2. For the purpose of the program, gross foreign assets are all short-term foreign (convertible) currency denominated claims on nonresidents, monetary gold valued at the November 30, 2000 average London fixing market price of US$269.05 per troy ounce, foreign bank notes, balances in correspondent accounts, and any reserve position in the IMF. At present encumbered reserves consist of foreign asset holdings in accounts of the Turkish Defense Fund (amounting to US$426 million on November 30, 2000). The special Dresdner portfolio (amounting to US$898 million on November 30, 2000) is also encumbered, but is not subtracted from foreign reserves given the overlap with one-year foreign currency denominated liabilities (see below). Reserve assets as of November 30, 2000 amounted to US$19,428 million.
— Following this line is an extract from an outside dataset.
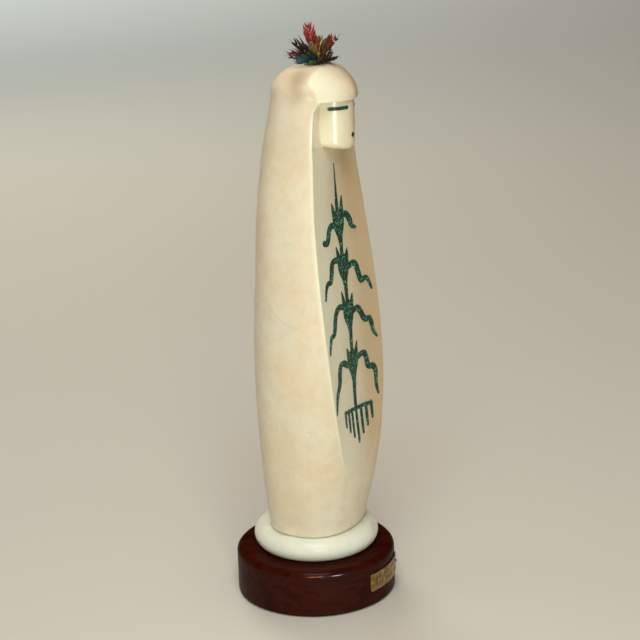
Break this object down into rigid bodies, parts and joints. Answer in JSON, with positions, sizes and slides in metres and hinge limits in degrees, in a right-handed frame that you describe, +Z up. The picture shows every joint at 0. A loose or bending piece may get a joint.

3. Gross international reserve liabilities include all foreign currency-denominated liabilities to nonresidents with an original maturity of up to and including one year, reserves against foreign currency deposits of the banking sector, claims from central bank letters of credit, overdraft obligations of the central bank, and liabilities arising from balance of payments support borrowing irrespective of their maturity (including liabilities to the IMF). On November 30, 2000 reserve liabilities thus defined amounted to US$8,331 million.
4. The net forward position is defined as the difference between the face value of foreign currency-denominated central bank off-balance sheet (forwards, swaps, options, and any future contracts) claims on nonresidents and foreign currency obligations to both residents and nonresidents. As of November 30, 2000 these amounts were zero.
5. All assets and liabilities denominated in foreign currencies other than the U.S. dollar will be converted into U.S. dollars at the program cross rates specified in Annex J in the Letter of Intent dated December 18, 2000.